Over time, I have seen how sickness changes everything. A farmer who once cultivated multiple plots now manages only a fraction. A harvest delayed because of pain becomes a harvest lost. Productivity declines quietly, and poverty follows closely behind. These are not failures of effort – they are failures of systems that forget the people behind the food. More sadly, the burden is heavier for women farmers. I have listened to women who farm through pregnancies, who return to the field days after childbirth, who struggle with untreated reproductive health issues while still expected to feed their families. When women farmers are unhealthy, the consequences ripple through households.

Therefore, we must begin to face the truth: we cannot grow food sustainably with unhealthy farmers. Strength and endurance are as important as seeds and soil. Yet, healthcare is still treated as a luxury rather than a necessity in agricultural development. Thus, an urgent solution is needed. We need deliberate investment in rural primary health centres, with appropriate facilities, equipment and trained workers. Also, we need health insurance models, designed for farmers, that understand the realities of farming. Insurance that covers regular check-ups, occupational health risks, maternal and reproductive care for the women and emergency services without pushing families into debt.

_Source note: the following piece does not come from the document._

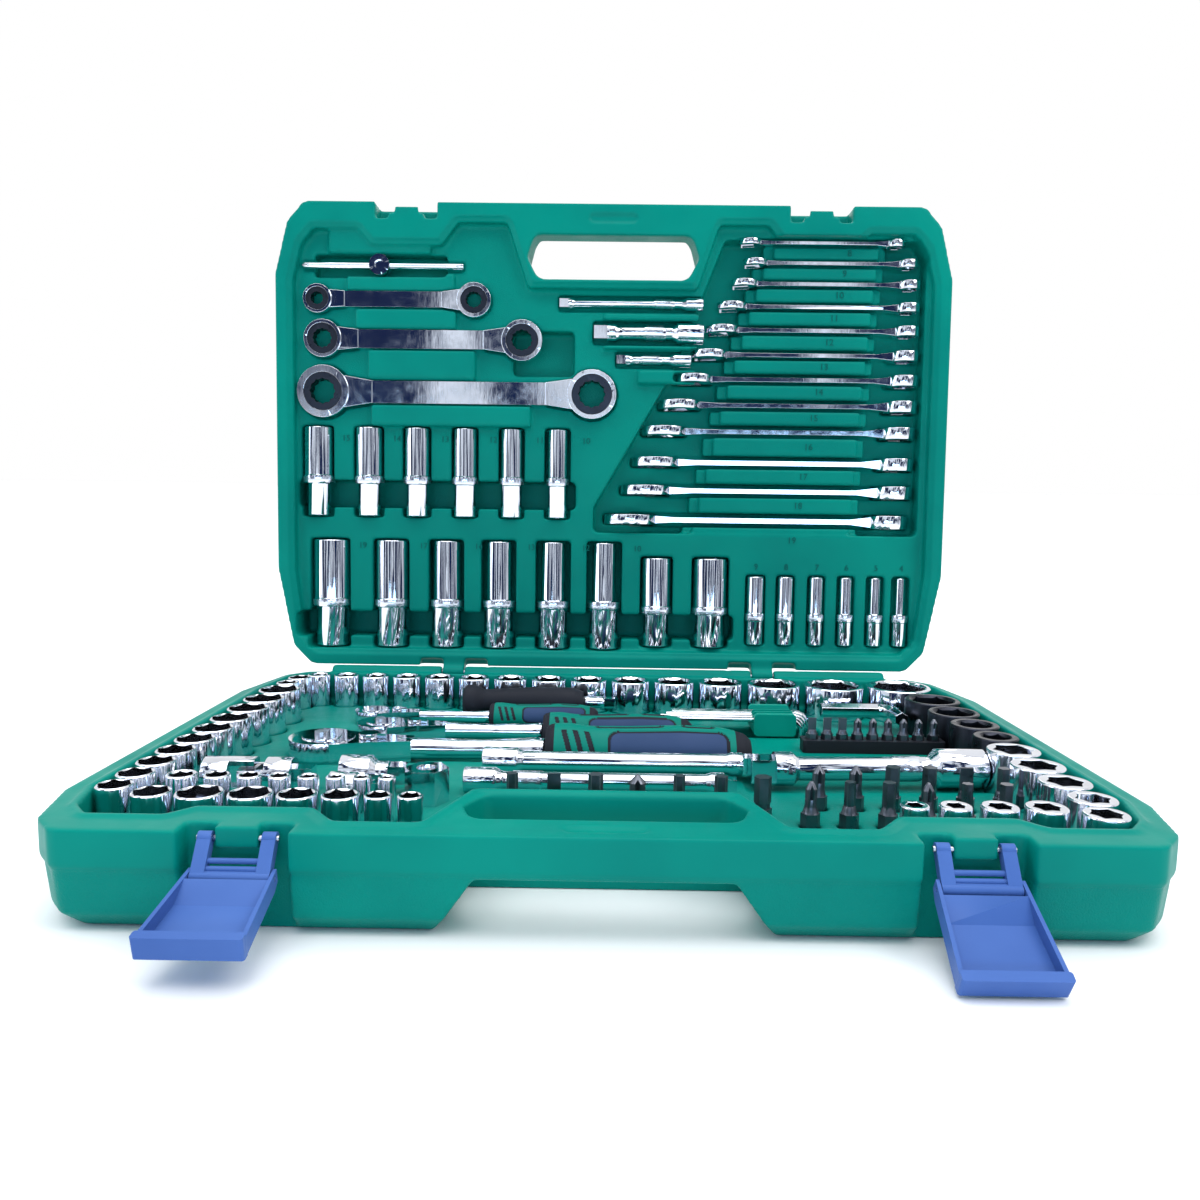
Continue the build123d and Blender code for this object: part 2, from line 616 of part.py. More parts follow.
# sizes of the two rings, their x, distance from the hinge edge, thickness
RING_WRENCHES = (("8_10", (8, 10), (-211, -99), (10.2, 12.2), 262.5, 7.0),
                 ("12_13", (12, 13), (-207.5, -64.5), (13.4, 14.6), 234.5, 8.0),
                 ("16_17", (16, 17), (-207.5, -14), (18.6, 17.6), 197.0, 9.0))


def flare(x, way, v, radius, shank_w, grow):
    """The neck where a ring's head narrows to the shank, which lies to one side of x."""
    wide = 0.9 * radius + grow
    slim = shank_w / 2 + grow
    return make_face(Polyline((x, v - wide), (x + way * 0.75 * radius, v - 0.62 * radius - grow),
                              (x + way * 1.9 * radius, v - slim), (x + way * 1.9 * radius, v + slim),
                              (x + way * 0.75 * radius, v + 0.62 * radius + grow), (x, v + wide), close=True))


def ring_wrench(sizes, xs, radii, v, thick):
    """Body and two ratchet rings of a double ring wrench."""
    z = -3.5 - thick / 2
    shank_w = radii[1] * 0.9
    body = block(xs[0] + radii[0] * 0.6, xs[1] - radii[1] * 0.6, v - shank_w / 2, v + shank_w / 2,
                 z - thick * 0.32, z + thick * 0.32)
    rings = []
    for size, x, radius in zip(sizes, xs, radii):
        spot = Pos(x, v, z)
        way = 1 if x == xs[0] else -1
        body += spot * prism(Circle(radius), -thick / 2, thick / 2)
        body += prism(flare(x, way, v, radius, shank_w, 0), z - thick * 0.4, z + thick * 0.4)
        lid_pockets.append(prism(flare(x, way, v, radius, shank_w, 1.0), z - thick / 2 - 1.5, 1))
        lid_pockets.append(Pos(x, v) * prism(Circle(radius + 1.2), z - thick / 2 - 1.5, 1))
    for size, x, radius in zip(sizes, xs, radii):
        seat = size * 0.7 + 2.4
        spot = Pos(x, v, z)
        body -= spot * prism(Circle(seat + RUNNING), -thick, thick)
        ring = prism(Circle(seat), -thick / 2 - 0.1, thick / 2 + 0.3)
        twelve_point = [prism(Rot(0, 0, turn) * hexagon(size), -thick, thick) for turn in (0, 30)]
        rings.append(spot * cut(ring, twelve_point))
    lid_pockets.append(block(xs[0], xs[1], v - shank_w / 2 - 1, v + shank_w / 2 + 1,
                             z - thick * 0.32 - FIT, 1))
    return body, rings


def t_bar():
    """Sliding bar and its head, in the lid's frame."""
    bar = Pos(-222, 286.5, -9.0) * along_x(rod(2.6, 0, 115))
    for stop in (-218, -111):
        bar += Pos(stop, 286.5, -6.6) * Sphere(0.9)
    head = Pos(-166.5, 286.5, -9.0) * (rod(7.2, -5.5, 5.5) - Rot(0, 90, 0) * Cylinder(2.6 + RUNNING, 40))
    head += Pos(-166.5, 286.5, -9.0) * prism(Rectangle(6.3, 6.3), -12.5, -5.4)
    head -= Pos(-166.5, 286.5, -9.0) * rod(3.4, 3.6, 6)
    lid_pockets.append(block(-223, -106, 282.6, 290.4, -12.4, 1))
    lid_pockets.append(block(-214, -119, 278.4, 294.6, -22.5, 1))
    return bar, head


def lid_bars():
    """Three short extension bars lying along X in the lid."""
    placed = []
    for x0, x1, v, radius, end_r, drive in ((-38, 65, 262, 3.0, 4.8, 6.35), (-13, 65.5, 241.5, 5.0, 7.6, 9.5),
                                            (3.5, 57, 222.5, 3.2, 5.0, 6.35)):
        bar = Rot(0, 0, 180) * along_x(extension(x1 - x0, radius, end_r, drive, True))
        placed.append(Pos(x1, v, -10.5) * bar)
        lid_pockets.append(block(x0 - 1, x1 + 1, v - end_r - 1, v + end_r + 1, -10.5 - end_r - FIT, 1))
    return placed


def well():
    """The deep field that holds the combination wrenches."""
    face = rounded_face([(-12, 98), (224, 98), (224, 296), (217, 308), (80, 308), (43, 212), (-12, 116)], 4)
    return prism(face, -26, 1)


def field_blocks():
    for x0, x1, v0, v1 in ((-203, -130, 294.5, 309), (-190, -113, 266, 281), (-184, -112, 239, 256),
                           (-175, -98, 204, 228), (-173, -58, 173, 190), (-6, 62, 249.5, 254.5),
                           (-6, 62, 229.5, 232), (19, 62, 205, 215)):
        lid_blocks.append(soft_block(x0, x1, v0, v1, LID_FIELD - 2, LID_BLOCK, 1.5))
    troughs = ((-227, -25, 114, 134, -30), (-227, 92, 20, 38, -34), (-71, -27, 210, 242, -24))
    for x0, x1, v0, v1, z0 in troughs:
        lid_pockets.append(soft_block(x0, x1, v0, v1, z0, 1))


# ---------------------------------------------------------------- latches
def swung(point_length, direction, y=LATCH_PIN_Y, z=LATCH_PIN_Z):
    angle = radians(direction)
    return y + point_length * cos(angle), z + point_length * sin(angle)


LEVER_HINGE = swung(LINK_LENGTH, LINK_REST)


def in_latch_frame(shape, x, origin, direction):
    """Put a shape drawn with +Y along the piece and +Z its grip side, which ends facing up."""
    y, z = origin
    return Pos(x, y, z) * Rot(direction, 0, 0) * Rot(0, 180, 0) * shape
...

In conclusion, improving farmers’ health is not charity, but rather a strategy to improve productivity, innovativeness and a more resilient system. This is because healthy farmers grow more food, sustain their livelihoods, and contribute meaningfully to national development. Therefore, this is a call to action for relevant stakeholders in the sector to rethink food security through the lens of health. A nation that neglects the health of its farmers is quietly planting the seeds of hunger. But a nation that protects them is cultivating a future of abundance. The question before us is simple and urgent, “how much food can a sick farmer truly grow?”